ORIGINAL: pjfarr
Has anyone actually done this (reformatted a FAT32 drive full of data to NTFS without corrupting or losing any of the pre-existing data)?
I've done it twice, many years ago :) Always worked like a charm, no data was lost both times. Just make sure you won't have a power-outage or such while converting, severing the process before completion can be fatal.

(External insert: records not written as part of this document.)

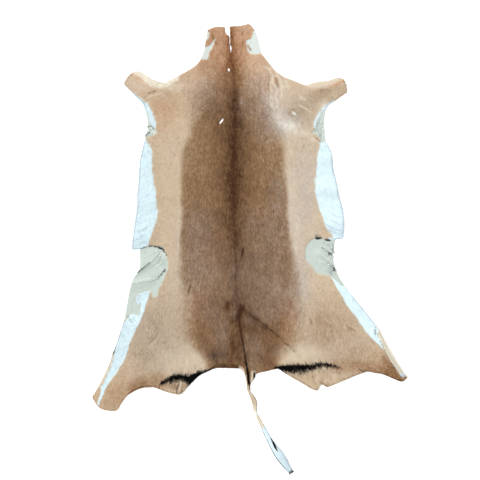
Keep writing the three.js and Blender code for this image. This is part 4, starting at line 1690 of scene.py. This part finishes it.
@dataclass
class Tail:
    """The tail: a soft rounded core with a flat underside, bent along its middle, and its long hair."""

    steps: int = 6
    sides: int = 20
    locks: int = 9000
    fork_tip: tuple[float, float] = (6.5, 4.0)
    fork_middle: tuple[float, float] = (1.5, 1.0)
    rows: Array = field(init=False)

    def __post_init__(self) -> None:
        """Runs a smooth curve through the tail's rows."""
        table = [(row.x, row.y, row.wide / 2, row.high, row.cream, row.white) for row in TAIL]
        self.rows = through(np.asarray(table), self.steps)

    def at(self, t: Array, u: Array) -> Array:
        """Points on the tail's surface: along its middle by t, across by u of its half width, and up by
        its height times the root of 1 - u squared.

        Args:
            t: how far along the tail, from 0 to 1.
            u: how far across, from -1 to 1, or a little more for hair that stands out.

        Returns:
            The points.
        """
        place = np.clip(t, 0, 1) * (len(self.rows) - 1)
        index = np.arange(len(self.rows))
        x, y, half, high = (np.interp(place, index, self.rows[:, k]) for k in range(4))
        slope = np.gradient(self.rows[:, :2], axis=0)
        slope = slope / np.linalg.norm(slope, axis=1)[:, None]
        sx = np.interp(place, index, slope[:, 0])
        sy = np.interp(place, index, slope[:, 1])
        beyond = np.maximum(t - 1, 0) * 300
        z = high * np.sqrt(np.clip(1 - u**2, 0.0, 1))
        return np.column_stack([x + (-sy) * u * half + sx * beyond, y + sx * u * half + sy * beyond, z])

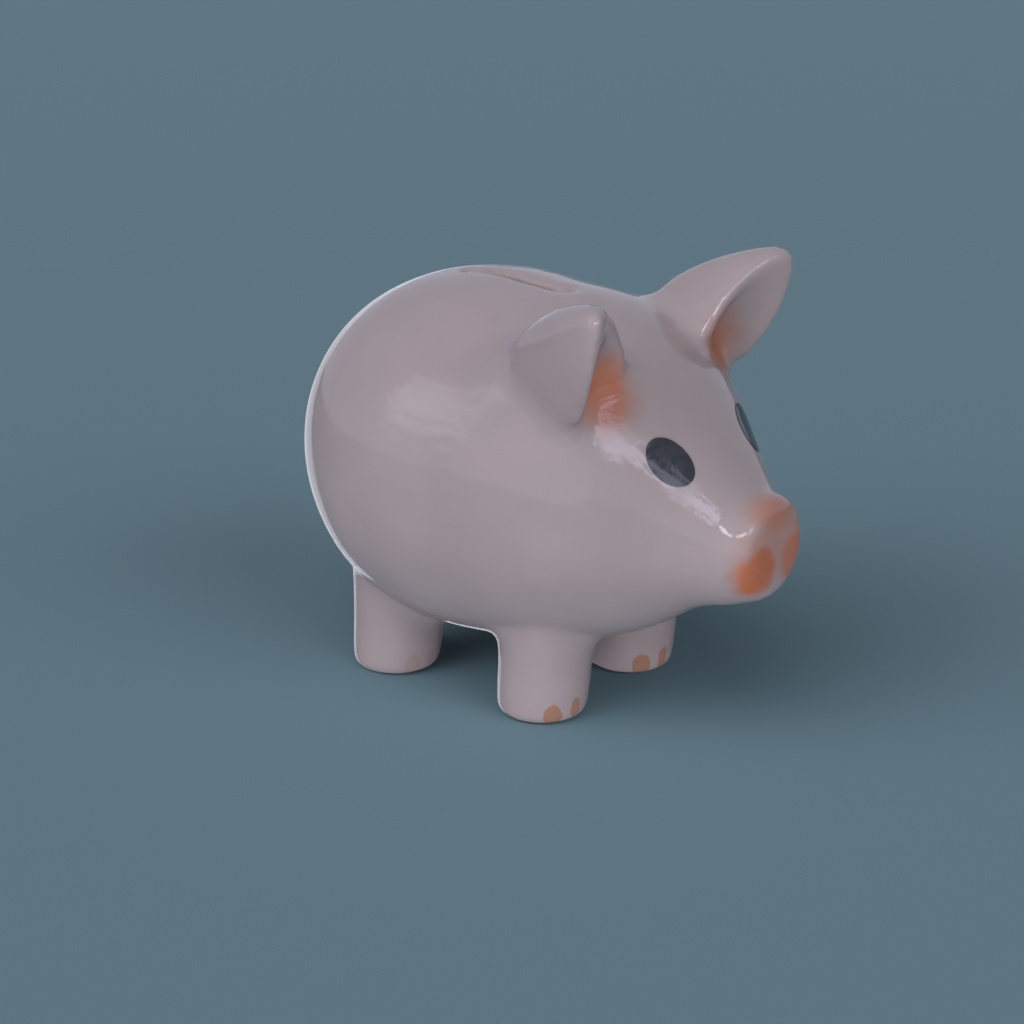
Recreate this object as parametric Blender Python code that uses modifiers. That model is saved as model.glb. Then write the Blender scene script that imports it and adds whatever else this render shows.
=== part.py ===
"""A ceramic piggy bank, built from the pieces that a potter joins together.

Frame: metres, +Z up, feet on z = 0. The pig looks along -Y, and +X is its left side.
The origin is on the floor, under the middle of the whole length.
"""

import math
from collections import namedtuple

import bmesh
import bpy
import numpy as np
from mathutils import Matrix, Vector

# Overall sizes of the pot
BODY_LENGTH = 0.1411        # snout face to rump
BODY_WIDTH = 0.0986
BACK_HEIGHT = 0.1093        # floor to the highest point of the back
BELLY_HEIGHT = 0.0120       # floor to the lowest point of the belly
WALL = 0.0040               # thickness of the cast clay
SNOUT_EDGE = 0.0045         # rounding round the flat face of the snout

# Coin slot, along the middle of the back
SLOT_LENGTH = 0.0355
SLOT_WIDTH = 0.0048
SLOT_BEHIND_SNOUT = 0.0813  # snout face to the middle of the slot

# Legs
LEG_SPREAD = 0.0394         # left to right, between the legs' axes
LEG_STRIDE = 0.0500         # front to rear, between the legs' axes
LEGS_BEHIND_SNOUT = 0.0820  # snout face to the middle of the four legs
FOOT_RADIUS = 0.0118
LEG_FLARE = 0.044           # growth of the leg's radius for each metre of height
FOOT_EDGE = 0.0020
SOLE = 0.0040               # clay under the leg's bore
LEG_BORE = 0.0060           # radius of the hollow in the leg
VENT_RADIUS = 0.0015        # air hole from each leg into the pot

# Ears. The first two values place the root on the head. The others are steps from the root,
# away from the middle, towards the tail and up: where each of the ear's three edges leaves the
# head, and the point that it bends towards on its way to the tip.
EAR_BEHIND_SNOUT = 0.0415
EAR_ROUND = 36.0            # degrees round the head, from straight up
EAR_TIP = Vector((0.0178, -0.0172, 0.0228))
EAR_OUTER_EDGE = (Vector((0.0095, -0.0045, -0.0110)), Vector((0.0195, -0.0170, 0.0040)))
EAR_INNER_EDGE = (Vector((-0.0084, -0.0078, 0.0010)), Vector((-0.0011, -0.0093, 0.0175)))
EAR_BACK_EDGE = (Vector((0.0050, 0.0205, 0.0030)), Vector((0.0085, 0.0065, 0.0178)))
EAR_SCOOP = 0.26            # depth of the hollow front at the root, as a share of the ear's
EAR_SCOOP_ENDS = 0.80       # share of the way to the tip where the hollow has run out
EAR_LIP = 0.84              # width of the hollow, as a share of the ear's
EAR_TIP_BLUNT = 0.90        # share of the way to the tip where the ear is rounded off
EAR_ROOT_DEPTH = 0.0140     # how far the uncut ear reaches into the head
EAR_ROOT_WIDTH = 0.5        # width of the uncut ear at that depth, as a share of its width outside
EAR_TIP_LEAN = 0.4          # how far the blunted end leans towards the sharp tip

# Eyes
EYE_LENGTH = 0.0142         # along the slope of the face
EYE_WIDTH = 0.0104
EYE_BEHIND_SNOUT = 0.0208
EYE_ROUND = 41.0            # degrees round the head, from straight up
EYE_THICKNESS = 0.0006

# Nostrils
NOSTRIL_SPREAD = 0.0170
NOSTRIL_HEIGHT = 0.0490
NOSTRIL_RADIUS = 0.0030
NOSTRIL_DEPTH = 0.0012

# Tail
TAIL_RADIUS = 0.0023
TAIL_COIL = 0.0078          # radius of the coil at the tail's root
TAIL_TURNS = 1.2
TAIL_START = -100.0         # degrees round the coil at the root, from the pig's left
TAIL_CLOSING = 0.68         # share of the coil's radius that is lost on the way to the end
TAIL_TAPER = 0.3            # share of the tail's own radius that is lost
TAIL_SINK = 0.0002          # the tail's centre line, outside the rump

# Stopper and the hole that it closes
HOLE_RADIUS = 0.0130
HOLE_BEHIND_SNOUT = 0.0820
FLANGE_WIDTH = 0.0032       # how far the flange reaches past the hole
FLANGE_THICKNESS = 0.0020
LAND_DEPTH = 0.0034         # belly's lowest point up to the flat that the flange seats on
COLLAR_WIDTH = 0.0070       # thick ring of clay round the hole, past its edge
BUNG_HEIGHT = 0.0080
BUNG_RIB = 0.0005           # how far each sealing rib stands out
TAB_WIDTH = 0.0130
TAB_THICKNESS = 0.0032
TAB_DROP = 0.0055

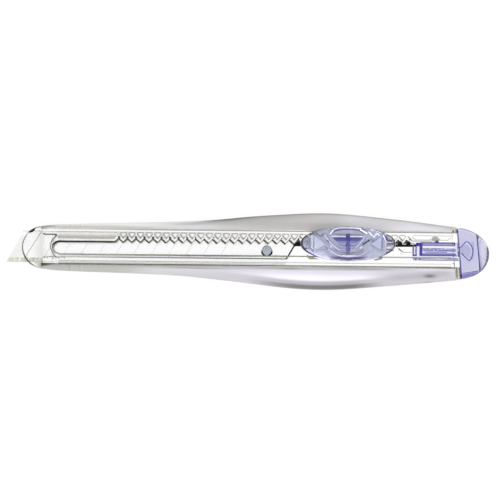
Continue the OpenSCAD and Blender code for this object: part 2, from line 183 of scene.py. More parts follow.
def clear_plastic(name, ior=1.5):
    """Glass-clear plastic with the faintest waves in its surface."""
    mat = material(name, (1, 1, 1), Roughness=0.03, IOR=ior, Transmission_Weight=1.0)
    bump(mat, noise(mat, 180, 2), 0.04, 0.0002)
    return mat


def nose_plastic():
    """The clear plastic of the bare nose, painted a little grey towards the window: painted shade where the
    window's wall darkens the view through it.
    """
    mat = clear_plastic("clear_styrene_nose")
    coloured_along_x(mat, NOSE_X, WINDOW_X, [(0.0, 1.0), (0.5, 1.0), (0.67, srgb(247, 248, 246)),
                                             (0.87, srgb(235, 236, 232)), (1.0, srgb(232, 232, 228))])
    return mat


def violet_plastic(name, colour, density, own_tone=True):
    """Clear plastic that is a deeper violet where it is thicker."""
    mat = clear_plastic(name)
    if own_tone:
        toned(mat)
    absorb(mat, colour, density)
    return mat


def frosted(name, colour, transmission, roughness):
    """The matt grip: a fine moulded grain over a milky, half-clear plastic."""
    mat = material(name, colour, Roughness=roughness, IOR=1.45, Transmission_Weight=transmission,
                   Specular_IOR_Level=0.35)
    bump(mat, noise(mat, 5200, 3), 0.2, 0.0001)
    return mat


def milky_plastic():
    """The wings of the grip, which take their tone from the mesh: painted light and shade."""
    mat = frosted("frosted_grip", srgb(200, 199, 200), 0.12, 0.45)
    toned(mat, 260, 0.97, 6, (0.25, 1, 1))
    return mat


def two_tone(name, low, high, metallic=0.0, roughness=0.3, scale=900, stretch=(1, 1, 1), **sockets):
    """An opaque finish that varies a little between two screen colours."""
    mat = material(name, srgb(*low), Metallic=metallic, Roughness=roughness, **sockets)
    mottled(mat, scale, srgb(*low), srgb(*high), stretch=stretch)
    return mat


def drawn_lines_and_painted_light():
    """Painted dark edges, shade, highlights and reflections that the clear plastic's edges show, drawn as
    dark, pale and violet lines in the tones of their meshes.
    """
    mat = material("drawn_lines_and_painted_light", (1, 1, 1), Metallic=0.9, Roughness=0.3, Specular_IOR_Level=0.1)
    toned(mat, 900, 0.93)
    return mat


def blade_steel():
    """Brushed steel, painted a little darker where it is bare than under the deck, where it shows brighter:
    painted light and shade.
    """
    mat = material("blade_steel", (0.97, 0.97, 0.965), Metallic=1.0, Roughness=0.2)
    bare, covered = srgb(238, 240, 235), srgb(252, 252, 252)
    coloured_along_x(mat, BLADE_LOW.x, WINDOW_X,
                     [(0.0, bare), (0.42, srgb(243, 244, 240)), (0.47, covered), (1.0, covered)])
    mottled(mat, 700, 0.14, 0.22, "Roughness", (0.3, 1, 1))
    bump(mat, noise(mat, 4000, 3, (1, 0.1, 1)), 0.04, 0.00002)
    return mat


def honed_steel():
    """The ground bevel under the deck."""
    mat = material("honed_steel", (0.98, 0.98, 0.98), Metallic=1.0, Roughness=0.2)
    mottled(mat, 1300, 0.97, 1.0)
    return mat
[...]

FAT32 vs NTFS - no doubt about it, NTFS is tons better and a lot more reliable. And as for partitioning - in my experience, partitioning is the absolute WORST thing you can do to your drive short of dropping it from your 2nd floor window. When you divide a drive up you effectively halve it's performance when both drives need to be accessed at the same time, as the same set of heads will be used to read from both "drives"; but even worse, you lose the ability to perform a dynamic defragmentation (which can be a huge performance booster). See, any hard drive can access the clusters that are closer to the disc's center faster than it can access the outer clusters, and with dynamic defragmentation apps like "Ultimate Defrag" you can optimize your drive for performance to move files that you need higher performance on to the inner part of the disk (you can even configure it to move a whole folder to a high-performance area, I routinely use that feature to keep my virtual intruments' sample data and sonar project folder on the inner tracks). All those advantages are lost when using a partitioned drive, you will end up with one drive that is always slow by default, and the access times for the fast drive will be hurt by partitioning as well.
If you just want another drive letter, then mount an NTFS folder as a drive using windows' disk management control panel; you'll have another virtual drive, with no need to partition anything.